O’Dell earned his B.S. at the University of Idaho in 2008 and his M.S. at Boise State University in 2010. As a student in mathematics at UCR, O’Dell’s willingness to assist other graduate students and instructors, help with events and attend recruitment fairs was recognized with the department’s Vernon A. Kramer Memorial Service Award. He is shown in the photo at the right at the International Congress of Mathematicians which he attended last summer in South Korea.
Erika Varady, an undergraduate student working with Georgios Vidalakis, a plant pathologist and director of the Citrus Clonal Protection Program, has been selected to participate in the Joslin Research Summer Student Internship Program at Harvard University.
The program provides 10-12 weeks of practical exposure to diabetes-related biomedical research, ranging from clinically focused to basic science investigation. Varady is one of only four undergraduates nationwide selected to participate. At Harvard, she will work with Thomas Serwold, an assistant professor in the Harvard Medical School, on a project seeking to understand the factors that drive T cells to attack and kill insulin-producing beta cells and cause type 1 diabetes.
In Vidalakis’s lab at UCR, Varady is working on an independent project that focuses on a post-harvest citrus fungus. She leaves for Harvard on June 20, and will receive a stipend of $3,000. “The selection process was very competitive, so being selected is an achievement that you can be proud of,” Serwold mentioned in an e-mail to Varady.

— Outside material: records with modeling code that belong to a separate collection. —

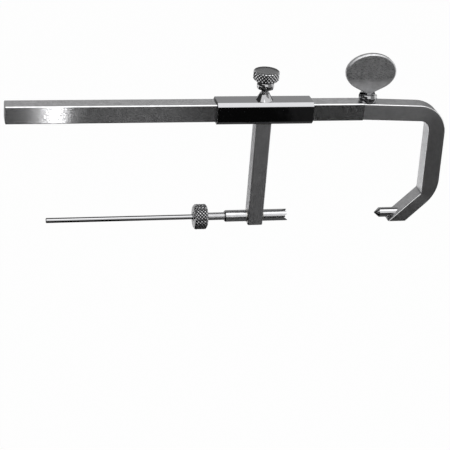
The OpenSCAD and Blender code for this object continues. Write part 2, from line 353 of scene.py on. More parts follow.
def knurl_rows(start, length, radius):
    """Rows of a diamond knurl, with its grooves cut into the radius."""
    halves = max(2, 2*round(length/KNURL_PITCH))
    count = halves*KNURL_CUTS
    rows = []
    for j in range(count + 1):
        up = j/(2*KNURL_CUTS)
        along = start + length*j/count

        def spot(k, up=up, along=along):
            turn = k/(2*KNURL_CUTS)
            high = min(triangle_wave(turn + up), triangle_wave(turn - up))
            return along, radius - KNURL_DEPTH*(1 - min(1, high/KNURL_FLAT))
        rows.append(spot)
    return rows


def knurl_split(first, last):
    """Splits the knurl's cells, from its first row to its last, along its grooves."""
    def split(j, k):
        if not first <= j < last:
            return None
        return ((j - first)//KNURL_CUTS + k//KNURL_CUTS) % 2 == 0
    return split


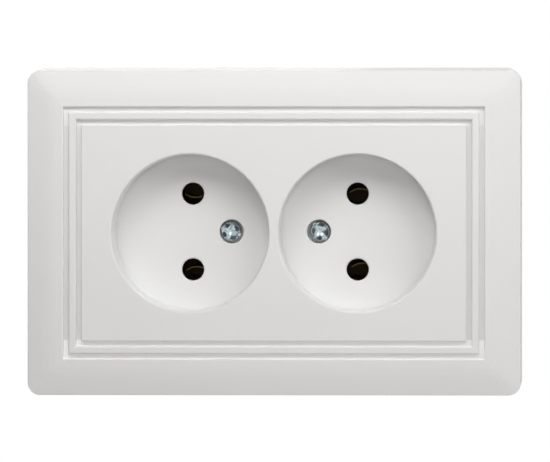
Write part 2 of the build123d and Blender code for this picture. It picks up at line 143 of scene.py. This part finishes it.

Undergraduate students Hanni Schoniger, Connor Richards and Jade Zamorano (left to right in photo) were named winners of prestigious scholarships from the Donald A. Strauss Foundation. Highly competitive, the Strauss Scholarship is a public service scholarship given to university students in California.
Richards received the $10,000 scholarship for a project that aims to increase college enrollment in science, technology, engineering and mathematics (STEM) fields among Riverside-area high school students by engaging them in the CERN Masterclass, which is hosted by the Department of Physics and Astronomy.
Schoniger and Zamorano’s project, which also received $10,000 in funding, proposes a self-sustaining outreach program to bridge the educational opportunity gap in the Inland Empire by inspiring underrepresented youth in high schools to pursue higher education and careers in STEM fields. Read the full story about their projects >>
Biochemistry major Geoff Pronovost is one of only eight University of California students awarded the prestigious Barry M. Goldwater Scholarship for the 2015-16 academic year.
Working under the mentorship of Prof. Monica Carlson, professor and chair of biomedical sciences, Pronovost’s research focuses on a receptor in the brain that is classically identified with anti-inflammatory reactions. Since transferring to UCR from Riverside City College, Pronovost been named a Chancellor’s Research Fellow, University Honors student, and a UC LEADS student. The Barry M. Goldwater Scholarship is considered one of the most prestigious awards given to university students in science in the U.S.
Undergraduate students (pictured left to right) Dominic Martinez-Ta, Sahar Naghibi, Ingrid Liao, and William Coley have been awarded highly-competitive summer research fellowships by the Semiconductor Research Corporation. The fellowships will provide each recipient a stipend of $4,000 for 10 weeks to work this summer in science and technology fields related to the semiconductor computer industry. It also includes an invitation to TechCon, a national conference that brings together industry representatives, faculty, graduate students and undergraduate students to share cutting edge research related to the semiconductor industry. All four students work with Professor of Chemistry Ludwig Bartels.